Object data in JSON

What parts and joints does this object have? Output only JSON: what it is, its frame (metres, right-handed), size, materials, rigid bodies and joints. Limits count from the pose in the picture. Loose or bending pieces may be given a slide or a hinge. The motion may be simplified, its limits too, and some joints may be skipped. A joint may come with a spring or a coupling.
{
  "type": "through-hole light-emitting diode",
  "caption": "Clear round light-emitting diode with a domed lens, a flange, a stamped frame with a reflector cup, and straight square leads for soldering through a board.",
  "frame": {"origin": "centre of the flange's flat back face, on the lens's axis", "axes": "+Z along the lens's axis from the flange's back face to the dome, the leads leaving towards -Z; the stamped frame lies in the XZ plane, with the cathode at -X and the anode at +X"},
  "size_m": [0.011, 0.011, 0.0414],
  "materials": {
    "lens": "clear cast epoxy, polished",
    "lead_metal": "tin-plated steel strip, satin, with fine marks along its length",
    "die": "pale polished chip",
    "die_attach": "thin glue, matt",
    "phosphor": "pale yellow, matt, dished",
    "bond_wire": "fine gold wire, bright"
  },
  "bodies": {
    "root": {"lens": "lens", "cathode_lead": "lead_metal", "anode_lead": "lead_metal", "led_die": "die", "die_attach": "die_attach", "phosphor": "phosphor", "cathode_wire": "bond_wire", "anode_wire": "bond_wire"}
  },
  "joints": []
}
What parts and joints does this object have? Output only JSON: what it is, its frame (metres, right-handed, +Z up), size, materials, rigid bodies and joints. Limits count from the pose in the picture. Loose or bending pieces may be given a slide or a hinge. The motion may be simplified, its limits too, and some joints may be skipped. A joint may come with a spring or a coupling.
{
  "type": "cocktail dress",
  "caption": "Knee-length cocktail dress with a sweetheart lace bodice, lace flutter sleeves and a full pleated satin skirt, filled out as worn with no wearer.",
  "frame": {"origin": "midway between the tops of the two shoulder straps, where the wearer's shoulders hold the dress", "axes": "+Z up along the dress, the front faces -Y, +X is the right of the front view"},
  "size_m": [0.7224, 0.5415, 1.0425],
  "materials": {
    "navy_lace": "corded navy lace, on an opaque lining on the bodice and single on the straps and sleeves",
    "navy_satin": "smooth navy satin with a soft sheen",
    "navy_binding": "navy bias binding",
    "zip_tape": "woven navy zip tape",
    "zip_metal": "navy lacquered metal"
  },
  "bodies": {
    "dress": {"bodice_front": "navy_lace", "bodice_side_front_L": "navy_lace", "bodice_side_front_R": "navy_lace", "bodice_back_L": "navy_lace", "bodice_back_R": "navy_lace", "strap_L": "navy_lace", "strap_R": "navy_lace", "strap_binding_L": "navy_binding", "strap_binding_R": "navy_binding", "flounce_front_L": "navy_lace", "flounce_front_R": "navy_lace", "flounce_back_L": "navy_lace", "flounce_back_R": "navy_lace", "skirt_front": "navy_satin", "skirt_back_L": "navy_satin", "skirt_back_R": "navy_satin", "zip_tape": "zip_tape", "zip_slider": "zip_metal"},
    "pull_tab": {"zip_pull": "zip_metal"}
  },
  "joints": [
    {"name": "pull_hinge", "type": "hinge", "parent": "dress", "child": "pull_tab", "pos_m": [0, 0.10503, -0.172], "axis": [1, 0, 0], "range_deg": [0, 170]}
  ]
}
==
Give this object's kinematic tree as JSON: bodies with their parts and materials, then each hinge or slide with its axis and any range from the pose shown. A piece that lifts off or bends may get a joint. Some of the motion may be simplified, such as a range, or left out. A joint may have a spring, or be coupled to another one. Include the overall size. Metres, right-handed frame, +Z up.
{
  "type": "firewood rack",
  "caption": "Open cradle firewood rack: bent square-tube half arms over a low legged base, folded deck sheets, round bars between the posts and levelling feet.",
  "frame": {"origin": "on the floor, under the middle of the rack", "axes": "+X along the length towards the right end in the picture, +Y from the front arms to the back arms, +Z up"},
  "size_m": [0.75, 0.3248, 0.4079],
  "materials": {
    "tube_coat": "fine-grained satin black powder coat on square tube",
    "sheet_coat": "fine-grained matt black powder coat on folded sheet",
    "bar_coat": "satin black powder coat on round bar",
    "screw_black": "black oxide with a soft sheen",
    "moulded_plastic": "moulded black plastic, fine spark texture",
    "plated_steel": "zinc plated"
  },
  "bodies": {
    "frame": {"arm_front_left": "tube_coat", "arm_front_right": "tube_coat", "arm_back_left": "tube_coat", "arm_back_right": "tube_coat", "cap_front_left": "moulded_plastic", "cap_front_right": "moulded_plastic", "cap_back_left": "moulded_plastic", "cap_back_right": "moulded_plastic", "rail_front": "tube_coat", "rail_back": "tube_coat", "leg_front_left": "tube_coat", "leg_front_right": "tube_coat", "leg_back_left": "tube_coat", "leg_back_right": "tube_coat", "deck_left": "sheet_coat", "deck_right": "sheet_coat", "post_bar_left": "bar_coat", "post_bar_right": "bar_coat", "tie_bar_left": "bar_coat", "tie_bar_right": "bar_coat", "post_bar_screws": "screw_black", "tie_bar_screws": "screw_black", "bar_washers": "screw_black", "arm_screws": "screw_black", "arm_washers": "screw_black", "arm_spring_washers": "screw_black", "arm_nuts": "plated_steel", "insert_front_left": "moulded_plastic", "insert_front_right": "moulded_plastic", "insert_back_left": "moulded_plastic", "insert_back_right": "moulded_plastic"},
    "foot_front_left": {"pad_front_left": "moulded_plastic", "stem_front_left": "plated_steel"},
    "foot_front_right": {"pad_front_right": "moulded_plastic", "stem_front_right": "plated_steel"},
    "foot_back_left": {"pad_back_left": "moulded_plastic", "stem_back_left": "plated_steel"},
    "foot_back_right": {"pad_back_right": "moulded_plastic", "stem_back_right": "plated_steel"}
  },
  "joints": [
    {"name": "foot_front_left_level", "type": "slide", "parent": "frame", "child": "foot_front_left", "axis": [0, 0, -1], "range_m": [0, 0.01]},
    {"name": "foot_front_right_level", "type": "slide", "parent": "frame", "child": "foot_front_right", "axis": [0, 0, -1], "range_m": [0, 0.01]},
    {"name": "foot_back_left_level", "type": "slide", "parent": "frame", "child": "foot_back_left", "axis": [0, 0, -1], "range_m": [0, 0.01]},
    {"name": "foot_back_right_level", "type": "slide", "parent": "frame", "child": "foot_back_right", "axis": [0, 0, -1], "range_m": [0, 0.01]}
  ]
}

→ **Required task**
State the count of lines with the word "What" in them, and write nothing else.

→ **Final result**
2